“Secretary of the Interior, Harold Ickes, saw Saudi oil and the national security/welfare of the U.S. as umbilically linked and even proposed that the federal government establish direct control over all oil resources owned by American companies in Saudi Arabia,” Montgomery says.
There were also signs that the British were trying to take control over Chevron-Texaco, so part of Roosevelt’s goal in meeting the Saudi king was strategic. As Montgomery says, FDR knew it “would serve U.S. national interests in oil security long-term.”
It turns out, the two leaders hit it off so well that Roosevelt, who would die just eight weeks after the meeting, gifted the king with one of his wheelchairs (as well as a DC-3 passenger plane). The king, in turn, gave the president gifts, including a diamond-encrusted dagger, perfumes, pearl jewelry, belts of woven gold thread and embroidered harem costumes, Montgomery says.
“Roosevelt seems to have been in top form and the king was warm in return,” he adds. “He famously said that he and FDR were ‘twins’ of a sort—roughly the same age, both heads of state with grave responsibilities, both farmers at heart and both stricken with physical infirmities, as FDR was in a wheelchair and the king walked with much pain and difficulty due to wounds in his legs from many battles when he was younger.”
William Eddy, Roosevelt’s translator who was present at the meeting, would later report that whenever Abdul Aziz took friends through his palace, he would say, “This chair is my most precious possession. It is the gift of my great and good friend, President Roosevelt, on whom Allah has had mercy.”

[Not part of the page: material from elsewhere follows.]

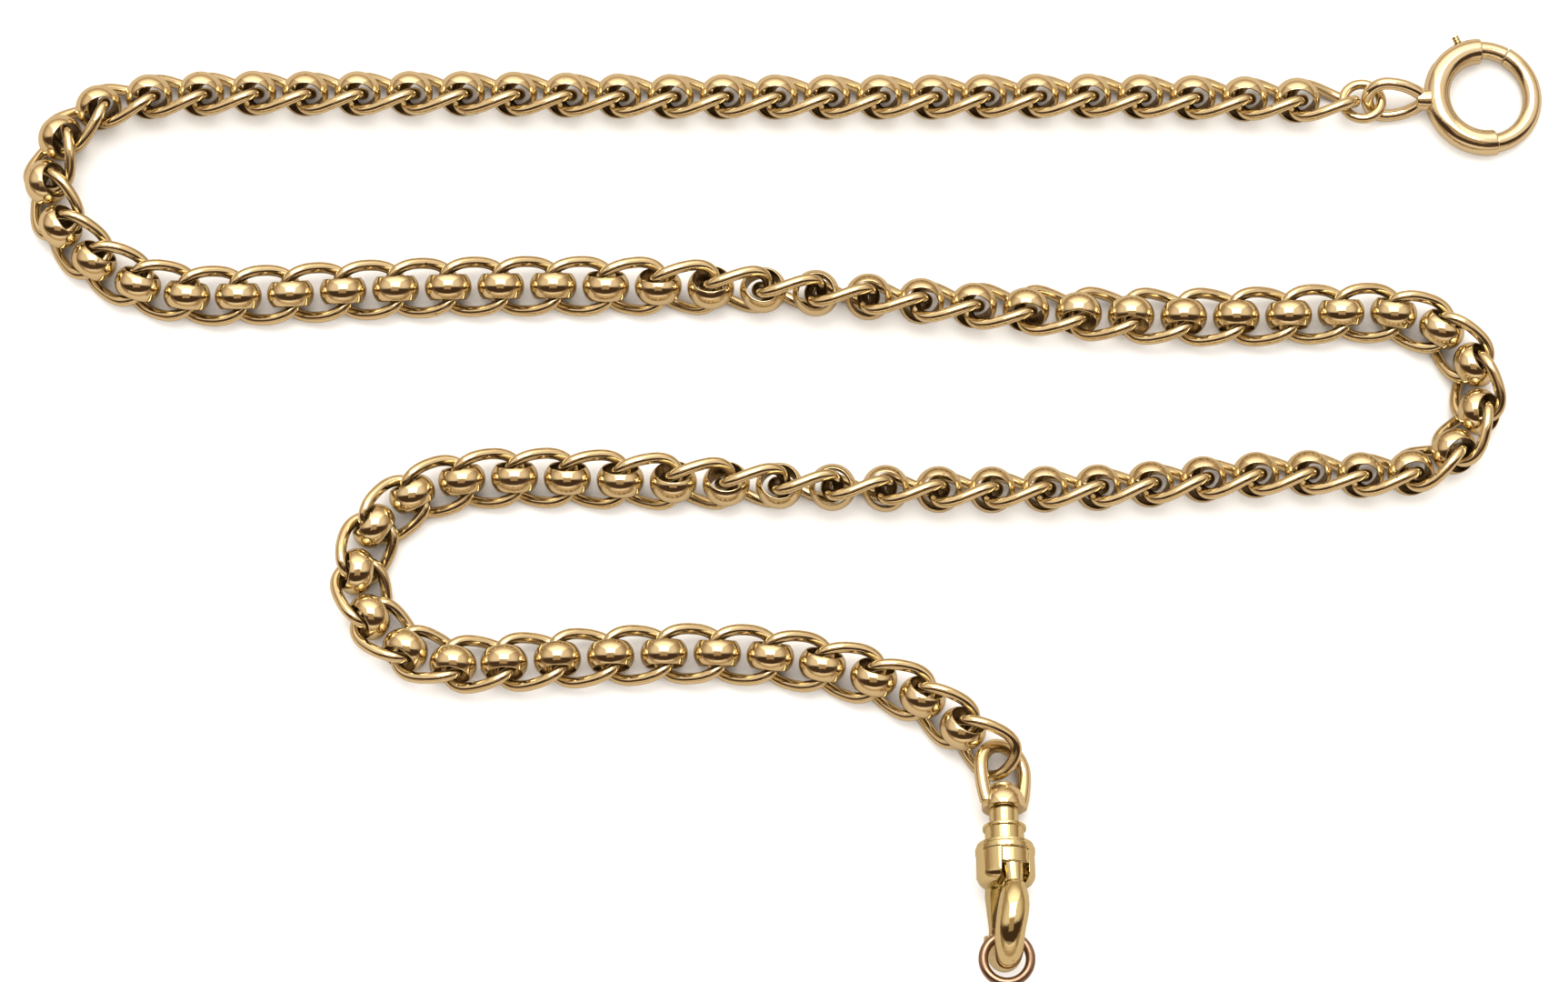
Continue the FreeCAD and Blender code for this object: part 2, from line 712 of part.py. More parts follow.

Despite the personal good will, however, Roosevelt failed in persuading Abdul Aziz that Palestine should be a Jewish homeland, according to Montgomery.
“Based on accounts by Roosevelt and his translator, FDR was persistent in returning to this subject, but to no avail,” he says. “The king’s position was firm: The Germans should be made to give up territory for this purpose. They were the aggressors and had committed the crimes and oppressions against the Jews.”
As for the topic of oil, Montgomery says a major victory for the United States was that the relationship formed between the two leaders helped ensure Great Britain would not gain control over Saudi Arabia and its oil, “and that the country would remain within America’s sphere of influence instead.”
By 1949, according to Montgomery, Abdul Aziz had authorized a pipeline to the Mediterranean, allowing the flow of Saudi oil to U.S. allies, a U.S. Air Force-operated base near the oil fields and a military training program. “None of this, nor the concession given the American oil companies (later, in combination with Saudi Arabia’s own Arab Oil Co., named Aramco) was undone by the 1948 war in Palestine,” he adds.
And although the “arms and security for oil” relationship between the two countries is often mentioned as a result of the meeting, Montgomery says it doesn’t seem likely such an arrangement was specifically agreed to at the meeting itself.
“More important, in a sense, for the long-term was the U.S. belief that oil scarcity was always on the horizon," he says, "and could really only be mediated by the gigantic and cheaply extracted reserves under the Saudi desert."